Foxconn’s Longhua and Guanlan Technology Parks in Shenzen are two large iPhone production & assembly hubs. In theory, this shouldn’t affect Apple too significantly. The lockdown is only expected to last three days, although it could be extended until March 20th.

Supply concerns are likely to grow if the lockdowns are extended further. China’s strict Covid policy doesn’t seem sustainable from an economic perspective, but will that matter?

Apple shares gapped down on the open, falling below the February lows and the 200 day moving average, before recovering as the session progressed. A solid close back above the blue line (200DMA) could embolden bulls seeing this as a false breakdown, perhaps thinking that price could base and push higher again.

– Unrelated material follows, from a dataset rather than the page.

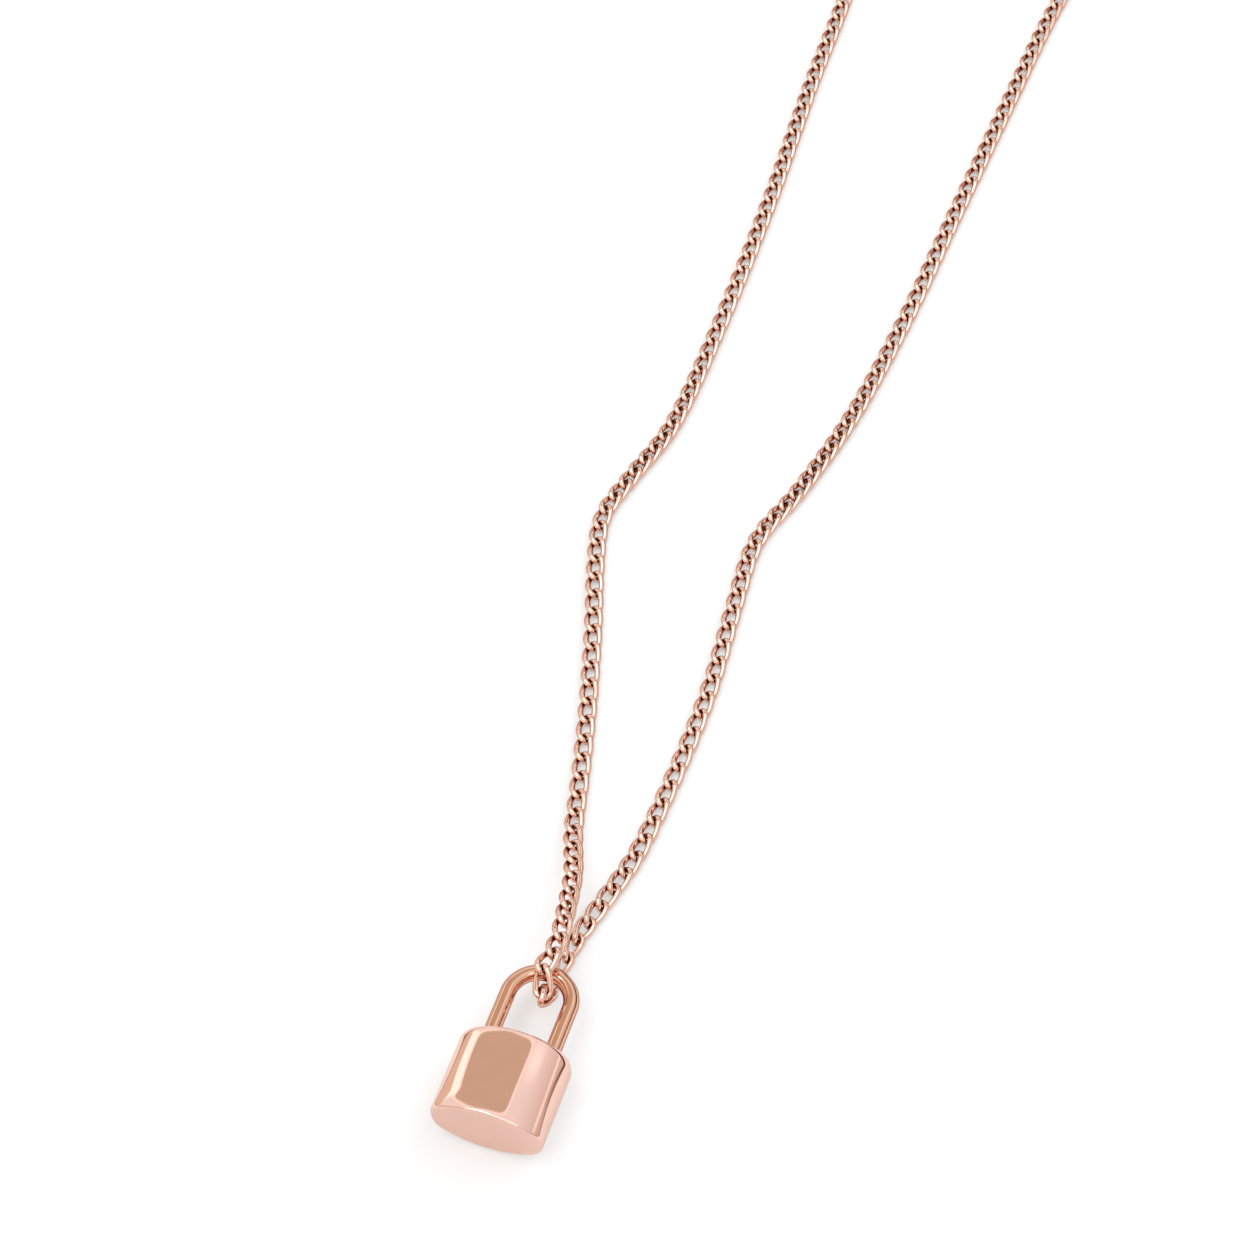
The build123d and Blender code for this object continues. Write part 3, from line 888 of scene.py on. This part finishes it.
def make_surroundings():
    """Pale all round, a broad tan card with a bright rim above and behind the lock, a bright strip to
    the card's left, a soft glow to its right, a softbox in front, a lamp above that, and a dark low
    edge that is higher at the right back."""
    world = bpy.data.worlds.new("studio")
    bpy.context.scene.world = world
    world.use_nodes = True
    tree = Shading(world.node_tree)
    place = tree.nodes.new("ShaderNodeTexCoord")
    across, along, up = tree.separated(place.outputs["Generated"])
    lean = tree.worked("MULTIPLY", tree.worked("ARCTAN2", across, up), math.degrees(1))

    tone = tree.painted((*PALE, 1), FAR_SIDE, tree.rising(lean, *FAR_SIDE_LEAN))
    far_rim = (tree.between(lean, *FAR_RIM_LEAN), tree.rising(along, *FAR_RIM_ALONG))
    tone = tree.painted(tone, CARD_RIM, *far_rim)

    # the card is an oblong with rounded corners: its left edge leans out with height and flares at the
    # foot, and its head and foot draw together towards the left
    flare = tree.worked("MULTIPLY", tree.falling(along, *CARD_FLARE_ALONG), CARD_FLARE)
    left_edge = tree.worked("SUBTRACT", tree.worked("MULTIPLY_ADD", along, *CARD_LEFT), flare)
    card_middle = tree.worked("MULTIPLY", tree.worked("ADD", left_edge, CARD_RIGHT), 0.5)
    card_half = tree.worked("MULTIPLY", tree.worked("SUBTRACT", CARD_RIGHT, left_edge), 0.5)
    off_middle = tree.worked("SUBTRACT", lean, card_middle)
    sideways = tree.worked("ABSOLUTE", tree.worked("DIVIDE", off_middle, card_half))
    taper = tree.falling(lean, *CARD_TAPER_LEAN)
    foot = tree.worked("MULTIPLY_ADD", taper, *CARD_FOOT)
    head = tree.worked("MULTIPLY_ADD", taper, *CARD_HEAD)
    card_height = tree.worked("SUBTRACT", head, foot)
    twice_middle = tree.worked("ADD", foot, head)
    twice_off = tree.worked("SUBTRACT", tree.worked("MULTIPLY", along, 2.0), twice_middle)
    lengthways = tree.worked("ABSOLUTE", tree.worked("DIVIDE", twice_off, card_height))
    powers = [tree.worked("POWER", value, CARD_SQUARENESS) for value in (sideways, lengthways)]
    oblong = tree.worked("ADD", *powers)

    past_left = tree.worked("SUBTRACT", lean, left_edge)
    tone = tree.painted(tone, NEAR_SIDE, tree.falling(past_left, *NEAR_SIDE_PAST_CARD))
    strip = (tree.between(past_left, *STRIP_PAST_CARD), tree.between(along, *STRIP_ALONG))
    tone = tree.painted(tone, STRIP, *strip)
    tone = tree.painted(tone, CARD_RIM, tree.falling(oblong, *CARD_RIM_REACH))
    tone = tree.painted(tone, CARD, tree.falling(oblong, *CARD_REACH))

    for colour, along_place, lean_place in (
        (SIDE_GLOW, SIDE_GLOW_ALONG, SIDE_GLOW_LEAN),
        (FRONT_GLOW, FRONT_GLOW_ALONG, FRONT_GLOW_LEAN),
        (LAMP, LAMP_ALONG, LAMP_LEAN),
    ):
        shares = (tree.between(along, *along_place), tree.between(lean, *lean_place))
        tone = tree.painted(tone, colour, *shares)
    tone = tree.painted(tone, LOW_EDGE, tree.falling(up, *LOW_EDGE_UP))
    right_back = tree.worked(
        "MULTIPLY", tree.rising(along, *BACK_EDGE_ALONG), tree.rising(across, *BACK_EDGE_ACROSS)
    )
    tone = tree.painted(tone, LOW_EDGE, right_back, tree.falling(up, *BACK_EDGE_UP))
    tree.fill(tree.nodes["Background"].inputs["Color"], tone)


# The light on the surface
SUN_STRENGTH = 1.4
SUN_COLOUR = (0.85, 0.92, 1.0)
SUN_SPREAD = 60.0
SUN_FROM = Vector((0.75, 0.75, 1.0))


def make_sun():
    """Soft light from the right, behind and above, which the metal doesn't mirror."""
    data = bpy.data.lights.new("soft_sun", "SUN")
    data.energy = SUN_STRENGTH
    data.color = SUN_COLOUR
    data.angle = math.radians(SUN_SPREAD)
    sun = bpy.data.objects.new("soft_sun", data)
    bpy.context.scene.collection.objects.link(sun)
    sun.rotation_mode = "QUATERNION"
    sun.rotation_quaternion = SUN_FROM.to_track_quat("Z", "Y")
    sun.visible_glossy = False


lock_metal = polished_metal(
    "rose_gold_lock",
    ROSE_GOLD,
    roughness=0.04,
    grain=600,
    hollow_reach=0.4 * MM,
    edge_tint=FAINT_EDGE,
    # painted shade: the lock's colour goes to the deeper rose gold where other metal is close
    painted_shade_tint=DEEP_ROSE_GOLD,
    # painted shade on the lock's side walls
    side_shade=PAINTED_SIDE_SHADE,
)
shackle_metal = polished_metal(
    "rose_gold_shackle", DEEP_ROSE_GOLD, roughness=0.06, grain=900, hollow_reach=0.8 * MM
)
chain_metal = polished_metal(
    "rose_gold_chain", CHAIN_ROSE_GOLD, roughness=0.06, grain=1500, hollow_reach=0.6 * MM
)
clasp_metal = polished_metal(
    "rose_gold_clasp", DEEP_ROSE_GOLD, roughness=0.08, grain=900, hollow_reach=0.5 * MM
)

make_lock_body(lock_metal)
make_shackle(shackle_metal)
left_links, right_links = chain_places()
make_chain("curb_chain_left", left_links, chain_metal, "chain_left")
make_chain("curb_chain_right", right_links, chain_metal, "chain_right")
make_clasp(clasp_metal)
make_end_ring(clasp_metal)

make_floor()
make_surroundings()
make_sun()
make_camera()
bpy.context.scene.view_settings.view_transform = "Standard"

Apple one day movement candle stick

Bears could eye the 200DMA as the line in the sand, and a failure to hold above there might encourage more selling.

Away from the charts, Apple’s recent product announcements were well-received by analysts at Morgan Stanley:

Today's product announcements - a new iPhone SE3, iPad Air, M1 Ultra, and Mac Studio (and Display) - were largely in-line with expectations and illustrate the unmatched output of Apple's $26B+ annual R&D engine.

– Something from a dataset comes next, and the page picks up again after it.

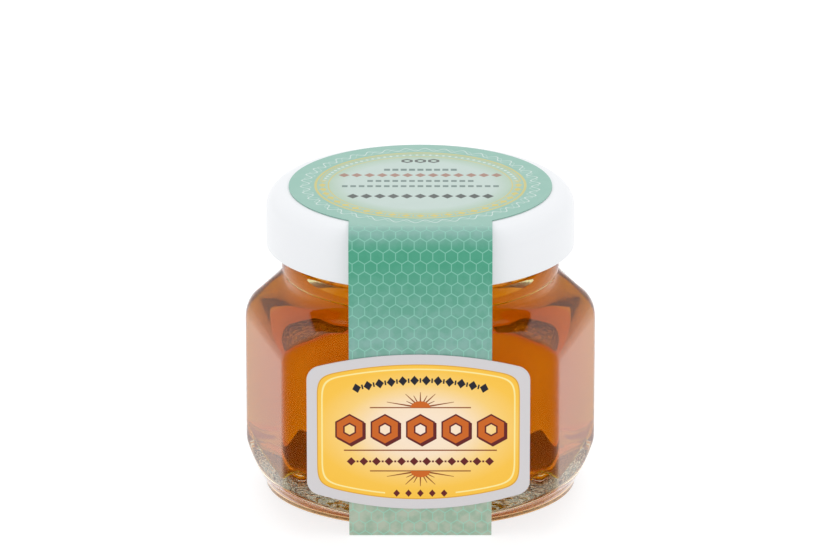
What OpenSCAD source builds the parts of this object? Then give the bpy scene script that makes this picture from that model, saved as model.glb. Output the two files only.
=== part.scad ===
// Small honey jar: a thick oval-hexagon glass jar, its honey, a twist-off lid,
// a paper seal that runs from the lid down the front to the base, and a front label.
// Millimetres. +Z is up, the front faces -Y, and the origin is the middle of the base.

/* [Jar body] */
// Width of the body between its two side ridges
body_w = 52.4; // [48:0.1:66]
// Depth of the body between its flat front and back panels
body_d = 46; // [44:0.1:60]
// Width of the flat front and back panels
panel_w = 39.8; // [34:0.1:43]
// Height of the glass from the base to the rim
jar_h = 46.3; // [45:0.1:60]
// Width of the rounding on the four corners of the body
corner_blend = 2.6; // [1:0.1:4]
// Width of the rounding on the two side ridges
ridge_blend = 1.2; // [0.5:0.1:2]

/* [Heel and base] */
// How far the oval that the jar stands on lies inside the side ridges
heel_in_w = 2.8; // [1.5:0.1:5]
// How far that oval lies inside the front and back panels
heel_in_d = 2.7; // [1.5:0.1:5]
// Height at which the heel reaches the full outline of the body
heel_h = 6.8; // [4:0.1:9]
// Radius between the heel and the standing ring
foot_r = 0.9; // [0.3:0.1:1.5]
// Depth of the hollow under the base
push_up = 0.8; // [0.4:0.1:1.5]
// Width of the flat standing ring round that hollow
foot_w = 3.2; // [2:0.1:5]

/* [Shoulder] */
// Height below the neck at which the side ridges start to curve in
shoulder_h = 7.5; // [6:0.1:9]
// Radius of that curve on the side ridges
shoulder_r = 5; // [3:0.1:7]
// Height of the round part of the shoulder, next to the neck
round_h = 2.1; // [1:0.1:3]
// How fast the shoulder squares off below its round part, per millimetre of height
square_off = 0.46; // [0.3:0.02:0.8]
// How fast the side faces turn towards the neck, per millimetre that their ridge moves in
side_turn = 0.05; // [0:0.01:0.08]
// Width of the rounding between the panels and the heel or shoulder
crease_blend = 1.6; // [0.5:0.1:2]
// Width of the hollow rounding between the shoulder and the neck
neck_blend = 1.2; // [0.5:0.1:2]

/* [Neck] */
// Outer diameter of the neck
neck_d = 39.8; // [33:0.1:40.4]
// Height of the neck from the shoulder to the rim
neck_h = 12.3; // [11:0.1:16]
// How far the bead under the lid stands out from the neck
bead_out = 0.5; // [0.5:0.05:2]
// Height of the bead
bead_h = 2.6; // [1.5:0.1:3]
// Thickness of the neck's wall
neck_wall = 3.1; // [2:0.1:4]
// Radius on the edges of the rim
rim_r = 0.8; // [0.3:0.1:0.9]

/* [Glass thickness] */
// Thickness of the walls
wall = 3.8; // [2.4:0.1:4.4]
// Thickness of the floor
floor_t = 6; // [4:0.1:7.2]
// Radius between the walls and floor of the cavity
cavity_r = 4.5; // [2:0.1:6]

/* [Honey] */
// Height of the air between the honey and the rim
headspace = 3; // [2:0.1:8]

/* [Lid] */
// Height of the lid
lid_h = 9.1; // [7:0.1:10]
// Thickness of the lid's metal
lid_t = 0.5; // [0.3:0.1:0.8]
// Gap between the neck and the lid's skirt, which takes the thread
skirt_gap = 2.6; // [1.8:0.1:3]
// Radius on the lid's top edge
lid_edge_r = 3; // [1.5:0.1:4]
// Radius of the curl on the lid's lower edge
curl_r = 0.6; // [0.3:0.1:0.8]

/* [Paper seal] */
// Bare edge of the lid round the seal's disc
disc_margin = 3.4; // [3:0.1:6]
// Width of the strip down the front
strip_w = 21; // [12:0.1:30]
// Thickness of the paper
paper_t = 0.15; // [0.1:0.01:0.3]
// Radius of the fold at the foot of the strip
fold_r = 0.4; // [0.2:0.1:0.6]

/* [Front label] */
// Bare panel on each side of the label
label_side = 3.5; // [2.8:0.05:6]
// Bare panel between the shoulder and the label's highest point
label_over = 3.4; // [3:0.1:6]
// Height of the label's lowest point above the base
label_z = 4.4; // [4:0.1:6]
// How far the label is stuck off the middle, to one side
label_shift = -0.3; // [-1:0.1:1]
// Radius of the label's arched top edge
label_top_r = 61; // [40:1:90]
// Radius of the label's arched lower edge
label_low_r = 50; // [40:1:90]
// Radius on the label's four corners
label_corner_r = 2.2; // [1:0.1:4]

/* [Clearances] */
// Gap between the honey and the glass
honey_gap = 0.05; // [0.02:0.01:0.1]
// Gap between the paper and what it is stuck to
glue_gap = 0.05; // [0.02:0.01:0.1]

/* [Hidden] */
$fn = 96;
half_w = body_w / 2;
half_d = body_d / 2;
half_panel = panel_w / 2;
// Where the side faces would meet if the ridge between them were sharp
ridge_x = half_w + ridge_blend / 4;
neck_r = neck_d / 2;
bore_r = neck_r - neck_wall;
base_w = body_w - 2 * heel_in_w;
base_d = body_d - 2 * heel_in_d;
neck_z = jar_h - neck_h;
round_z = neck_z - round_h;
shoulder_z = neck_z - shoulder_h;
// Slope of the side faces, and the angle of their normals from the X axis
side_slope = (ridge_x - half_panel) / half_d;
corner_angle = atan2(half_d, half_panel);
// Depth of the oval that just reaches the corners of the body
full_d = half_d / sqrt(1 - pow(half_panel / ridge_x, 2));
// The heel's width and depth grow with height by these powers
heel_bow = 1.3;
heel_bow_d = 1.15;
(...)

After the event, the analysts reiterated their overweight rating and price target of $210.

  • The launch of the new iPhone SE3 is seen as a way to make 5G capabilities available at a lower price-point and encourage users of older iPhone models to upgrade. Currently, the iPhone 13 starts at $699 vs the iPhone SE at $429.
  • The new iPad Air gains the M1 chip for improved performance, plus 5G connectivity too.

What’s new?

  • The Mac Studio. Designed for users needing something in between the all-powerful Mac Pro & more standard iMac, the latest addition to Apple’s desktop range.
  • The Apple M1 Ultra Chip: The newest super chip comes with a 20-core CPU, 64-core GPU and 32-core Neural Engine.
  • Apple TV will include live sports for the first time. Apple has added Friday night Major League Baseball games to their TV offering.

Morgan Stanley:

Apple remains our Top Pick in IT Hardware given durable fundamentals, predictable cash flows, additional 2022 product launches, and platform stability in an otherwise uncertain and volatile market backdrop.

It’s hard for Apple to really change perceptions with new product launches, simply due to the sheer size of the business.

Further news on their AR/VR technology and Apple Car could definitely be the exception. In the immediate future, supply chains are the more pressing concern.

Apple weathered the original Covid supply storm well. CEO Tim Cook’s prior role under Steve Jobs as a “Supply Chain Guru” was widely credited for their success here.

However, if the supply simply isn’t available due to external factors such as factory closures, will that be the case this time?

Not investment advice. Past performance does not guarantee or predict future performance.